To enormous cheers, Phar Lap arrived at the racecourse 40 minutes before the race was due to start. The rest is history. 

What a history. What a story. What a horse.

Phar Lap: ‘the greatest of all time’

Eight days, four races, four wins. Phar Lap was the thread that held the whole of the 1930 Melbourne Cup Carnival together.

After winning the mile-and-a-quarter Melbourne Stakes on the opening Saturday and then the two-mile Melbourne Cup on the Tuesday, he was back at Flemington on the Thursday to win the Linlithgow Stakes, then a weight-for-age contest over a mile. To round things off he returned on the meeting’s final Saturday to lift the Fisher Plate over a mile and a half.

“I can understand why Telford ran him on all four days – the horse was really tough and in top form,” says Phar Lap expert Geoff Armstrong.

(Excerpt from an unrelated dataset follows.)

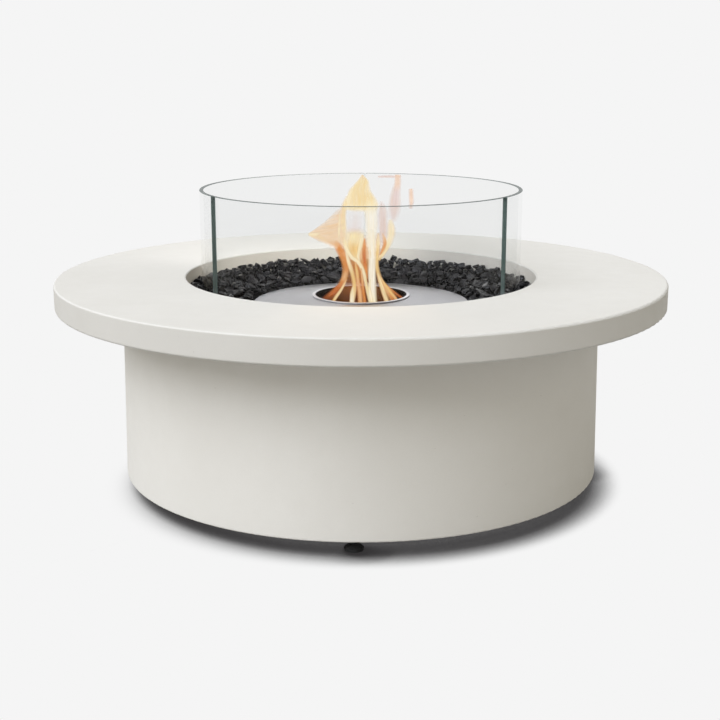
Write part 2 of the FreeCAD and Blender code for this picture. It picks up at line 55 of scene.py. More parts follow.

Summing up why he believes Phar Lap stands out above all others, Armstrong says: “Whenever we get a great horse here, whether it’s Tulloch, Kingston Town, Makybe Diva, Black Caviar or Winx, we always say he or she is the greatest horse since Phar Lap. It’s amazing that Phar Lap is the one horse who has entered our culture like no other. 

“I think part of that comes back to the fact he ran during the depression. Part of it comes back to the fact his first great season was 1929 when the media was becoming a big deal thanks to the wireless and newsreels, so people could hear and see him win.

“However, I think the thing that really sets him apart is he is just the greatest racehorse of all time. I don’t think it’s any more complicated than that.”